Iloprost is a powerful vasodilator, but I have never seen it used as an intravenous infusion to improve general microcirculation in septic shock, like in this interesting, albeit very small, case series from Intensive Care Med.
In septic shock, one of big “organs” affected is the microcirculation. In addition to being a vasodilator, iloprost hampers clot formation and induces fibrinolysis, all of which can be beneficial in improving microcirculation in septic shock.
In this proof-of-concept case series of 4 septic shock patients with multiple organ failure and signs of persistent hypoperfusion despite macrohemodynamic optimisation, with the use of fluids and noradrenaline. Patients were aged 72-82 years old, had a mean SAPS2 of 58 and a SOFA score of 11.
Iloprost infusion was given at a max infusion rate of 1-1.5 ng/kg/min. The study did not assess microcirculation directly, but used skin mottling as a surrogate.
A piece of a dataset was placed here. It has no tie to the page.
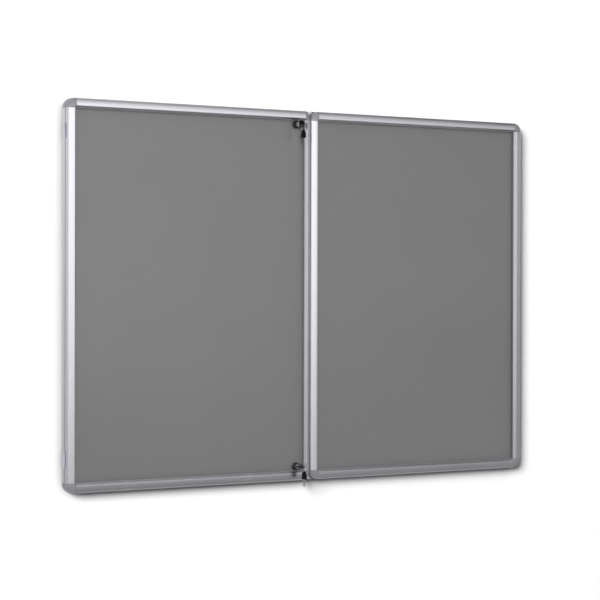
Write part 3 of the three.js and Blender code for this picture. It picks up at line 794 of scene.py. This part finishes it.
def soft_lamp(name, turn_left, rise, width, watts, lit, only_that):
    """A round lamp aimed at the board's middle, that lights only one stage piece, or all but that piece."""
    way = Vector((-sin(turn_left) * cos(rise), -cos(turn_left) * cos(rise), sin(rise)))
    bpy.ops.object.light_add(type="AREA", location=board_middle + way * lamp_distance)
    lamp = bpy.context.object
    lamp.name = name
    lamp.data.shape, lamp.data.size, lamp.data.energy = "DISK", width, watts
    lamp.rotation_euler = (-way).to_track_quat("-Z", "Y").to_euler()
    lamp.visible_glossy = False
    receivers = bpy.data.collections.new(name + "_receivers")
    receivers.objects.link(lit)
    if not only_that:
        receivers.collection_objects[0].light_linking.link_state = "EXCLUDE"
    lamp.light_linking.receiver_collection = receivers
    print(name, [round(c, 2) for c in lamp.location])


soft_lamp("wall_lamp", turn_left=radians(54), rise=radians(19), width=15.3, watts=41000, lit=wall,
          only_that=True)
soft_lamp("front_lamp", turn_left=radians(30), rise=radians(4), width=9.3, watts=7700, lit=wall,
          only_that=False)

# %% Room
room_level, window_level, matt_level = 0.56, 1.7, 0.5
right_dimming, dimming_from, dimming_to = 0.5, 0.02, 0.34
window_left, window_full = -1.1, -0.4
window_fades_from, window_top = 0.18, 0.36

world = bpy.data.worlds.new("studio")
bpy.context.scene.world = world
f = Finish(world)
seen, on_matt = f.node("ShaderNodeLightPath", output=("Is Camera Ray", "Is Diffuse Ray"))
way = f.node("ShaderNodeTexCoord", output="Generated")
to_right, upwards = f.node("ShaderNodeSeparateXYZ", {}, {"Vector": way}, ("X", "Z"))
right_side = f.rise(to_right, dim_from, dim_to)
dim = room_level - right_dimming * right_side * f.rise(upwards, dimming_from, dimming_to)
across = (1 - right_side) * f.rise(to_right, window_left, window_full)
window = across * (1 - f.rise(upwards, window_fades_from, window_top))
mirrored = dim + (window_level - dim) * window
level = seen + matt_level * on_matt + (1 - seen - on_matt) * mirrored
background = f.node("ShaderNodeBackground", {}, {"Color": (1, 1, 1, 1), "Strength": level})
f.done(background, "ShaderNodeOutputWorld")
world.cycles.sampling_method = "NONE"

bpy.context.scene.view_settings.view_transform = "Standard"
All patients improved their mottling appearance within 3 hours of initiation of iloprost infusion. Lactate dropped from 8 to 2, Cardiac Index increased from 2 to 3.2, while MAP remained the same. NA dose was increased slightly from 0.5 to 0.7, and the patients received crystalloids and albumin both before iloprost and during iloprost infusion. 2 of the 4 patients were discharged alive from hospital.
The images from the patients improvement in skin mottling certainly look impressive, although this might be cosmetic without really helping the patient. We also often observe an improving pink look of patients we give inhaled iloprost for reactive pulmonary hypertension, as a small systemic side effect. But in these septic patients, the falling lactate and increasing CI hints that this might also come with a deeper, clinically relevant effect.
It’s a small case series, and mostly just an interesting clinical observation that needs further studying to see if there is real benefit from the very nice looking cosmetic improvement. But the underlying sound theory and the improvements observed might make this something to at least consider in critical septic shock patients with your back against the wall.